Muaviye, hutbesini bitirir bitirmez, kendi müşavirlerinden Dahhak ayağa kalkmış: ya Emirülmüminin!… İslam başkanlığında bulunmak, bir çeşit padişahlıktır. Padişahlara ise, bir veliaht lazımdır… Oğlun Yezid, yiğit ve kerem sahibidir. Halkın saygı ve sevgisini kazanmıştır. Sana bir emri hak vaki olursa, seni aratmayacaktır.

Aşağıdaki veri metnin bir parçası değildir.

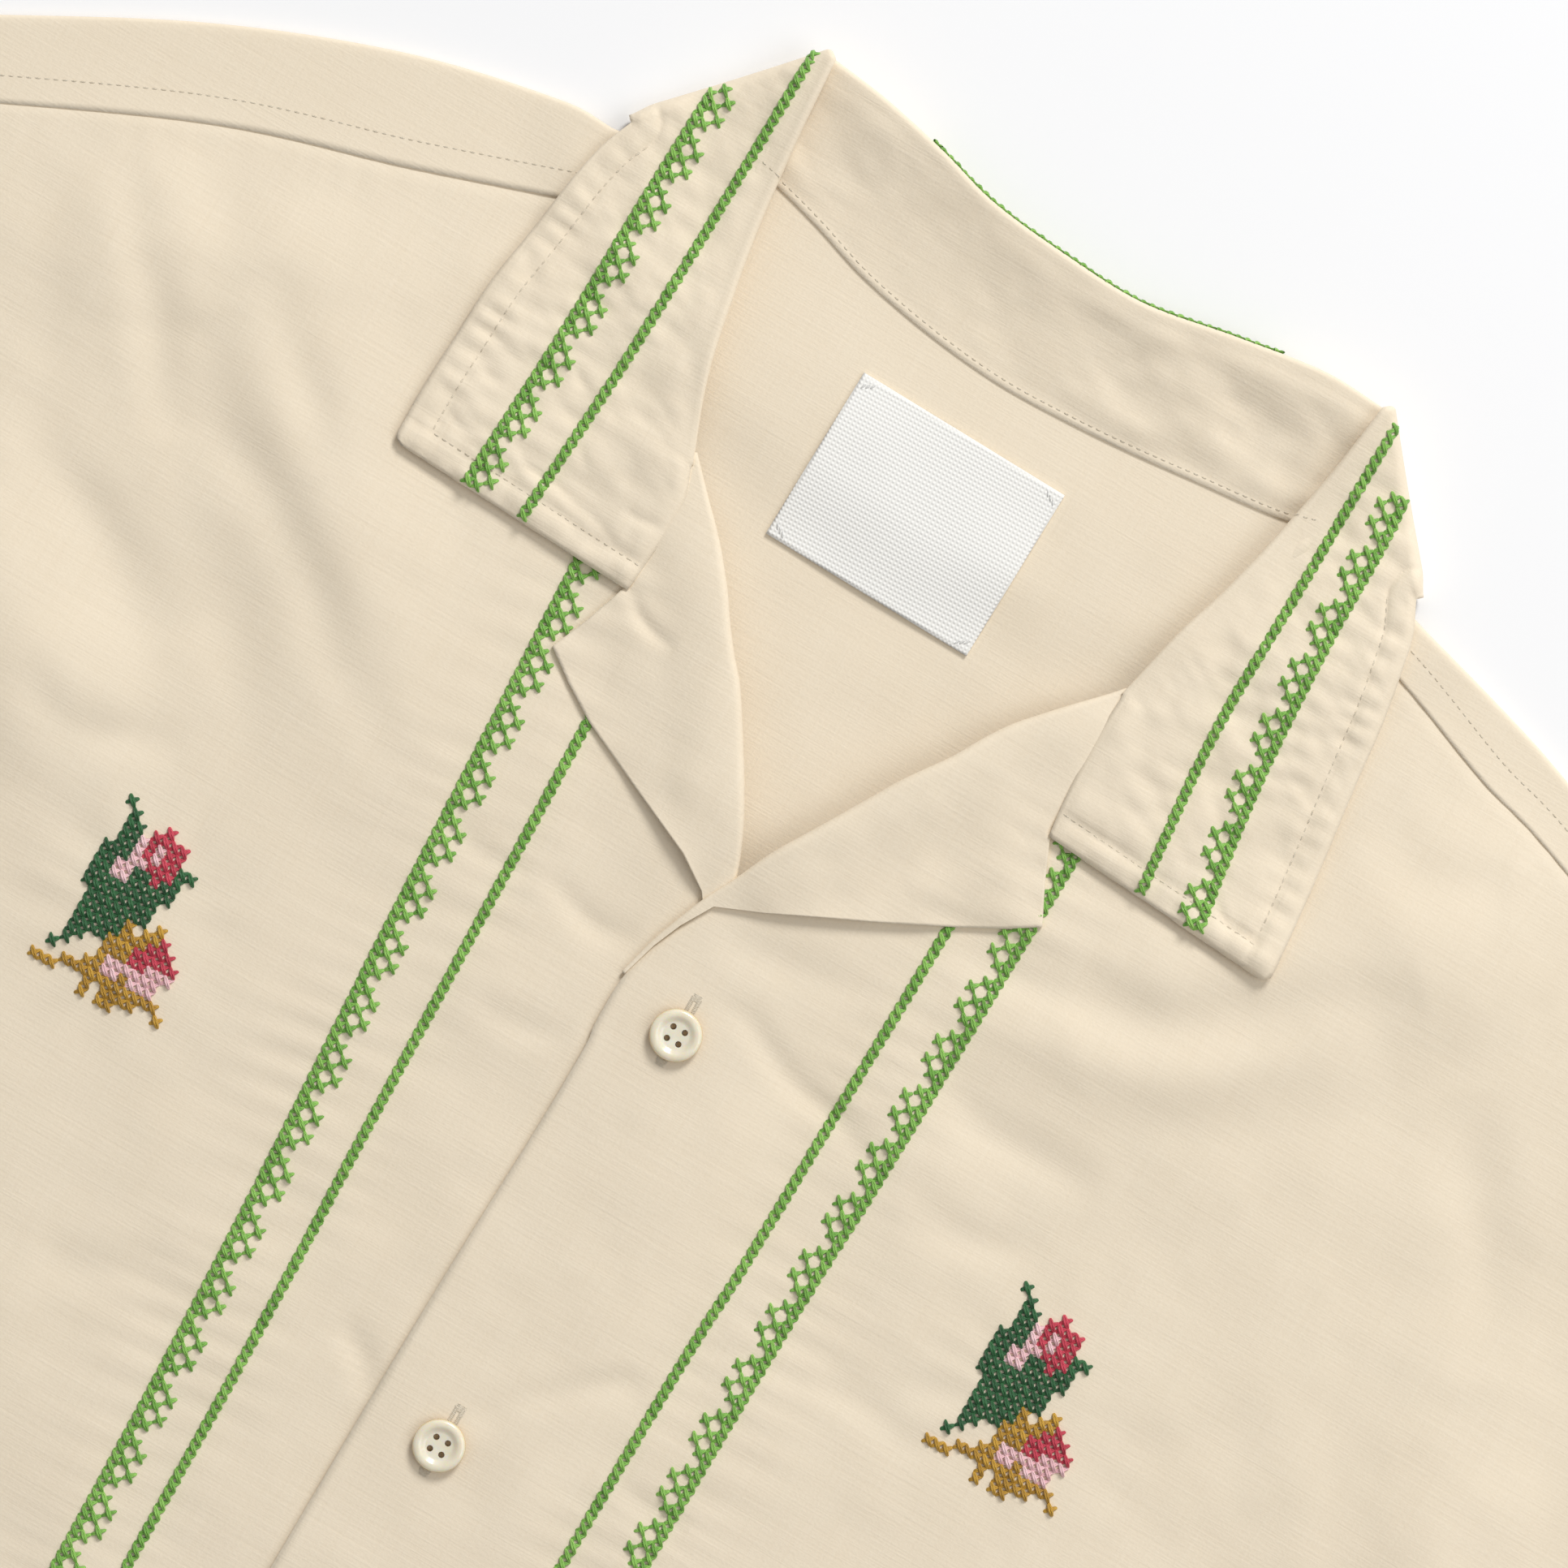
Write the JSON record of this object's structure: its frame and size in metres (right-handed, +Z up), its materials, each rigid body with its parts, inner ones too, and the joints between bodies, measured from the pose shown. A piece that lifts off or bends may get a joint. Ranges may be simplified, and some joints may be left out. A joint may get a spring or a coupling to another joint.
{
  "type": "embroidered shirt",
  "caption": "Short-sleeved shirt with an open camp collar and turned-out lapels, buttoned down the front and laid flat on its back.",
  "frame": {"origin": "on the surface that the shirt lies on, under the middle of the back, 161 mm below the top button", "axes": "+Z up from the surface, +Y from the hem towards the neck, +X towards the wearer's left sleeve"},
  "size_m": [0.9016, 0.7175, 0.0108],
  "materials": {
    "shirt_cloth": "matt cream plain-weave cotton",
    "label_tape": "matt white woven tape",
    "button_pearl": "pearly cream gloss",
    "green_thread": "satin embroidery thread",
    "motif_thread": "satin embroidery thread in dark green, gold, red and pink",
    "sewing_thread": "cream sewing thread"
  },
  "bodies": {
    "root": {"back": "shirt_cloth", "front_left": "shirt_cloth", "front_right": "shirt_cloth", "facing_left": "shirt_cloth", "facing_right": "shirt_cloth", "sleeve_left": "shirt_cloth", "sleeve_right": "shirt_cloth", "collar": "shirt_cloth", "neck_label": "label_tape", "button_1": "button_pearl", "button_2": "button_pearl", "button_3": "button_pearl", "button_4": "button_pearl", "button_5": "button_pearl"}
  },
  "joints": []
}
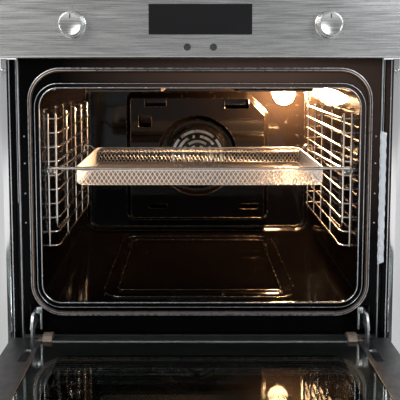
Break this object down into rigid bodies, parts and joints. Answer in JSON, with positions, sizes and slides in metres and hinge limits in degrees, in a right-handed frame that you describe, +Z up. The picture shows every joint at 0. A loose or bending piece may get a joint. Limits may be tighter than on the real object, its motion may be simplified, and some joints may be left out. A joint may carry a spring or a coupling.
{
  "type": "built-in wall oven",
  "caption": "Built-in electric wall oven with drop-down glass door, air-fry basket on wire side racks, fan behind a rear cover, lamp, control panel and a cooling blower in a sheet housing.",
  "frame": {"origin": "middle of the housing's underside, on the shelf the oven stands on", "axes": "+X to the oven's right as seen from the front, +Y from the front into the cabinet, +Z up; the door is stored open"},
  "size_m": [0.595, 1.0203, 0.595],
  "materials": {
    "zinc_sheet": "zinc-coated steel sheet, dull spangle",
    "black_enamel": "glossy black vitreous enamel",
    "seal_braid": "matt grey heat-resistant profile",
    "brushed_stainless": "fine horizontal brushing",
    "bright_steel": "plain bright steel",
    "chrome_wire": "polished plating",
    "mineral_wool": "matt fibre blanket",
    "lamp_ceramic": "unglazed",
    "lamp_bulb": "frosted halogen capsule",
    "clear_glass": "tempered, clear",
    "black_glass": "tempered, black printed, gloss",
    "black_plastic": "fine texture",
    "circuit_board": "solder-masked",
    "aluminium_profile": "satin anodised",
    "bronze_clip": "satin bronze colour"
  },
  "bodies": {
    "oven": {"housing_base": "zinc_sheet", "housing_side_right": "zinc_sheet", "housing_side_left": "zinc_sheet", "housing_back": "zinc_sheet", "housing_top": "zinc_sheet", "blower_shelf": "zinc_sheet", "terminal_box": "black_plastic", "front_plate": "black_enamel", "door_seal": "seal_braid", "side_trim_right": "brushed_stainless", "side_trim_left": "brushed_stainless", "mounting_screw_right": "bright_steel", "mounting_screw_left": "bright_steel", "cavity_shell": "black_enamel", "cavity_back": "black_enamel", "insulation": "mineral_wool", "side_rack_right": "chrome_wire", "side_rack_left": "chrome_wire", "rack_stud_right": "bright_steel", "rack_stud_left": "bright_steel", "fan_cover": "black_enamel", "fan_motor": "bright_steel", "ring_element": "bright_steel", "grill_element": "bright_steel", "floor_element": "bright_steel", "lamp_socket": "lamp_ceramic", "lamp_bulb": "lamp_bulb", "lamp_glass": "clear_glass", "blower_duct": "zinc_sheet", "control_fascia": "brushed_stainless", "display_window": "black_glass", "control_board": "circuit_board", "selector_left": "black_plastic", "selector_right": "black_plastic", "hinge_receiver_right": "zinc_sheet", "hinge_receiver_left": "zinc_sheet", "hinge_arm_right": "chrome_wire", "hinge_arm_left": "chrome_wire"},
    "door": {"door_outer_glass": "black_glass", "door_middle_glass": "clear_glass", "door_inner_glass": "clear_glass", "door_column_right": "aluminium_profile", "door_column_left": "aluminium_profile", "door_top_rail": "aluminium_profile", "door_bottom_rail": "aluminium_profile", "hinge_body_right": "bright_steel", "hinge_body_left": "bright_steel", "glass_clip_right": "bronze_clip", "glass_clip_left": "bronze_clip", "door_handle": "brushed_stainless"},
    "basket": {"basket_frame": "chrome_wire", "basket_mesh": "chrome_wire"},
    "hinge_lock_left": {"hinge_lock_left": "chrome_wire"},
    "hinge_lock_right": {"hinge_lock_right": "chrome_wire"},
    "knob_left": {"knob_left": "brushed_stainless"},
    "knob_right": {"knob_right": "brushed_stainless"},
    "button_1": {"button_1": "black_plastic"},
    "button_2": {"button_2": "black_plastic"},
    "fan": {"fan_impeller": "bright_steel"},
    "blower": {"blower_rotor": "black_plastic"}
  },
  "joints": [
    {"name": "door_hinge", "type": "hinge", "parent": "oven", "child": "door", "pos_m": [0, -0.2925, 0.058], "axis": [-1, 0, 0], "range_deg": [0, 90]},
    {"name": "basket_slide", "type": "slide", "parent": "oven", "child": "basket", "axis": [0, 1, 0], "range_m": [-0.2, 0]},
    {"name": "hinge_lock_left_flip", "type": "hinge", "parent": "oven", "child": "hinge_lock_left", "pos_m": [-0.2548, -0.2785, 0.106], "axis": [1, 0, 0], "range_deg": [-70, 0]},
    {"name": "hinge_lock_right_flip", "type": "hinge", "parent": "oven", "child": "hinge_lock_right", "pos_m": [0.2548, -0.2785, 0.106], "axis": [1, 0, 0], "range_deg": [-70, 0]},
    {"name": "function_turn", "type": "hinge", "parent": "oven", "child": "knob_left", "pos_m": [-0.185, -0.3, 0.547], "axis": [0, 1, 0], "continuous": true},
    {"name": "thermostat_turn", "type": "hinge", "parent": "oven", "child": "knob_right", "pos_m": [0.185, -0.3, 0.547], "axis": [0, 1, 0], "range_deg": [0, 270]},
    {"name": "button_1_press", "type": "slide", "parent": "oven", "child": "button_1", "axis": [0, 1, 0], "range_m": [0, 0.0012], "stiffness_N_per_m": 400},
    {"name": "button_2_press", "type": "slide", "parent": "oven", "child": "button_2", "axis": [0, 1, 0], "range_m": [0, 0.0012], "stiffness_N_per_m": 400},
    {"name": "fan_spin", "type": "hinge", "parent": "oven", "child": "fan", "pos_m": [0, 0.14, 0.294], "axis": [0, 1, 0], "continuous": true},
    {"name": "blower_spin", "type": "hinge", "parent": "oven", "child": "blower", "pos_m": [0, -0.1025, 0.529], "axis": [1, 0, 0], "continuous": true}
  ]
}
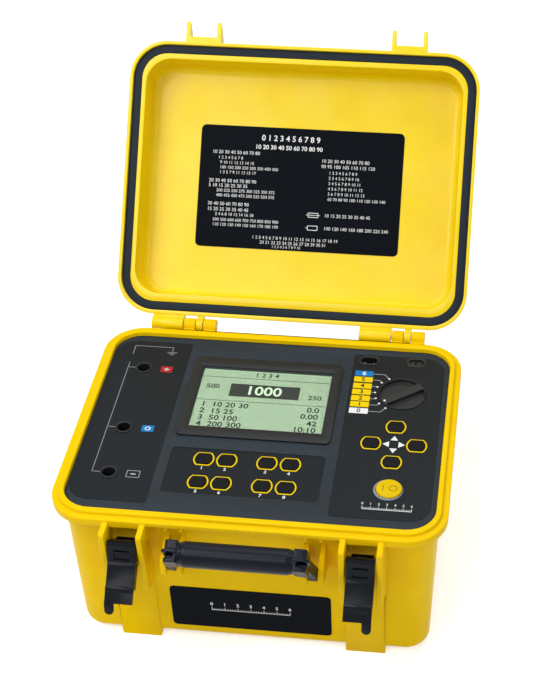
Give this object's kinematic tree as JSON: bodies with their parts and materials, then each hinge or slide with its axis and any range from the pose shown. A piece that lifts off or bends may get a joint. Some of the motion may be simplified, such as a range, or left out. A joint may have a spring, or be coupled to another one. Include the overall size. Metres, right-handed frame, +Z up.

Onu veliaht ataman gerekir… demişti.
Dahhakın bu sözlerine, Muaviyenin adamlarından birkaç kişi daha katılmıştı. Muaviye ile Yezidi methü sena ettikten sonra, onlar da Yezidin veliahtlığını istemişlerdi.
Bunlardan sonra, yine Muaviyenin hareretli taraftarlarından İbni Mukni yerinden fırlamış; belindeki kılıcı sıyırarak başının üstünda sallamış: Ey nas!… Her kim Yezidin veliahtlığını kabul etmezse, layıkı budur!… diye bağırmıştı.
Bu heybetli hitap, halkı yıldırmış; herkes, başını önüne eğmişti. Görülen manzara, Muaviyenin hoşuna gitmişti. Başını yanındakilere çevirmiş; gülümseyerek: İşte, en büyük hatip budur…. demişti.
Bu sırada gözü İbni Ahnefe ilişmişti. Aralarında şöyle bir konuşma geçmişti: Muaviye: sen niçin, susuyorsun?… Bir şey söylemez misin? deyince, İbni Ahef şöyle cevap verdi: Ne söyliyeyim? Doğru söylesem, senden korkarım; yalan söylesem, senin tanrından korkarım.
Sen, oğlun Yezidi hepimizden iyi bilirsin. Ona biat etmeye Hakkın rızası olacağını aklın kesiyorsa, hiç kimse ile meşveret etmeden onu veliaht tayin et. Bizim söyliyeceğimiz bir şey varsa, o da şudır: Dinledik ve itaat ettik.
Yezidin veliahtlığı böylece kabul edilmişti. Ama halkın zeki ve aydın kısmı, kalplerinde derin bir acı ve üzüntü hissetmişlerdi. Hatta bazı şairler, Yezid aleyhinde birtakım hicivler söylemişlerdi.
Muaviye, dedikoduların önünü almak için yine bir plan düzenlemişti. Halkın gözlerini kamaştırmak maksadıyle yeni veliaht Yezidi, muhteşem bir alayla Mekkeye göndermişti.
Yezid, haccetmiş ve halka avuç avuç altın serpmişti ve bu altınların çınlayan sadaları, bütün kalpleri büyüleyecek dedikodular da sona ermişti.
Ama yukarıda adlarını yazdığımız dört kişiden Ebu Bekir oğlu Abdurrahman, bu hali hazmedememişti. Medinede mimbere çıkarak Yezidin veliahtlığı aleyhinde şiddetli tenkitlere girişmişti.
İmam Hasanı zehirletmesine mükafat olarak, Medine valiliğine atanan Mervan derhal mescide koşmuş, Abdurrahmanı mimberinden indirmişti. Aralarında şiddetli mücadele baş göstermişti.
Halkın bazıları Ayşenin evine koşmuşlar; olayı haber vermişlerdi. Ayşe, derhal adamlarını toplayarak kardeşi Abdurrahmanı kurtarmaya gelmişti.
Mervan, Ayşeyi görür görmez, telaş etmişti. Koşarak onun önüne gitmiş: Ya Ayşe!… Sen, Resulü Ekreme zevcelik ettin. Hiç şüphesiz, her işte doğru söylersin. Emirülmümine itaat farz değil mi? demişti.
Ayşe, Mervanın bu sözlerine büsbütün kızmıştı. Halk karşısında Abdurrahmanın hakarete uğraması, Ayşenin fena halde güçüne gitmişti. Onun için derhal Mervanın üzerine atılmış: Sen kim oluyorsun?… Sen kim oluyorun ki, Ebu Bekirin oğluna ve benim kardeşime hakarette bulunuyorsun? Ya melün!… Resulü Ekrem, seni ve senin babanı telin etti. Buna, ben şahidim. Sen, kentten kovulmuş olan bir adamsın… diye bağırmıştı.
Mervan şaşırmıştı. Söyleyecek söz bulamamıştı. Derhal mescitten çıkarak evine gitmişti. Olayı bir mektupla Muaviyeye bildirmişti.